Mr L Mpumlwana (ANC), in agreement with his colleagues, said that there was no option to opt-out of European courts, but one could do so in traditional courts, indicating that traditional courts had been looked down on. He suggested a two-step process in recognizing traditional courts where people living in communities that observed customary law should first be bound by traditional courts within their jurisdiction. The Bill should go further to decrease the jurisdiction of magistrates in communities where most people lived in rural areas and allow Kings and Chiefs to govern. The second step would be to tackle the question of having a unitary legal system where African law would perhaps be taken as the main legal system, such that the question was not one of opting-out but rather being bound by traditional courts.

Mr Matsepe said that the constitution was silent on the laws made at the local level but however required that laws be aligned to the dictates of the Constitution and that was where the question of opting-out found its definition.
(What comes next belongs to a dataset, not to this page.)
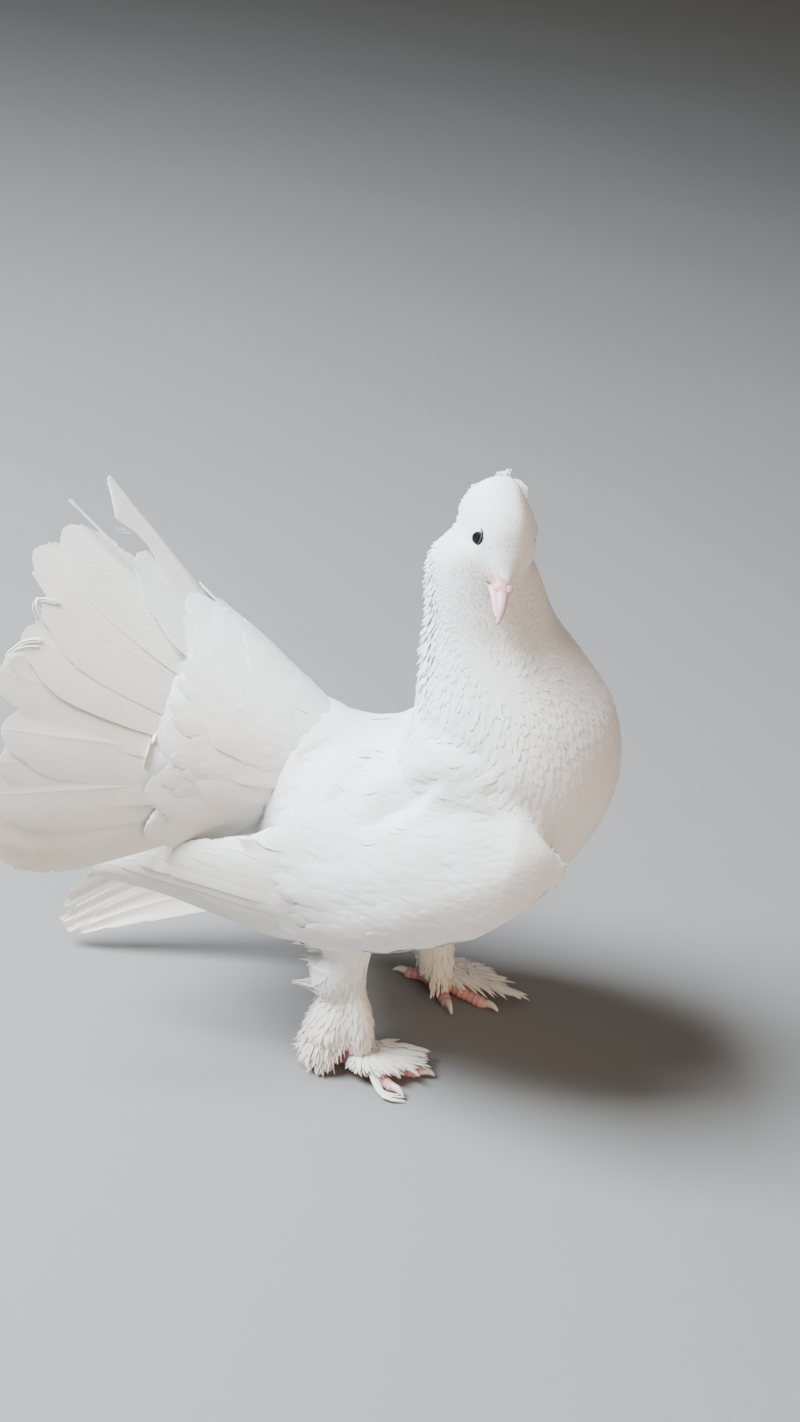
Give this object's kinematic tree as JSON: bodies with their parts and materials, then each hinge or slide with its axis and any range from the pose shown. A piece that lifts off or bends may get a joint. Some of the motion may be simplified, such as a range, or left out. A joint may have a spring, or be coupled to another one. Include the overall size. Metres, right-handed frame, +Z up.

Professor Nhlapu emphasized that if the voluntary and consensual nature of customary law was about choice, allegiance and loyalty it should not be worrying if people chose to opt-in or out because South Africa was a democracy. His only fear was that the Bill could end up being a very elaborate statute that was nothing close to what happened in the rural areas. It was evident that the whole notion of opting-in and out needed further debate and that discrimination was visible and instinctive between traditional courts and magistrates. The reason opting-out was linked to boundaries was because boundaries did not only have an emotive or significant value but also an allegiance to one’s community. Opting-out in that sense was voluntary allegiance. A two-step process would bring about the notion of traditional courts being considered as judicial courts which would further attract constitutional consequences.

Joint Submission by Centre for Child Law & Children’s Institute
Ms Zita Hansungule, Senior Project Coordinator, Centre for Child Law pointed out that both organisations welcomed changes to the latest draft Bill on voluntary participation and an ‘opting-out’ mechanism. To further protect children’s rights, she highlighted aspects of the Bill that required strengthening. The Bill should add a definition of the child which was aligned to the Constitution; it should take into account the best interest of the child principle, and it should include children in the list of persons in schedule 1 to avoid discrimination against them.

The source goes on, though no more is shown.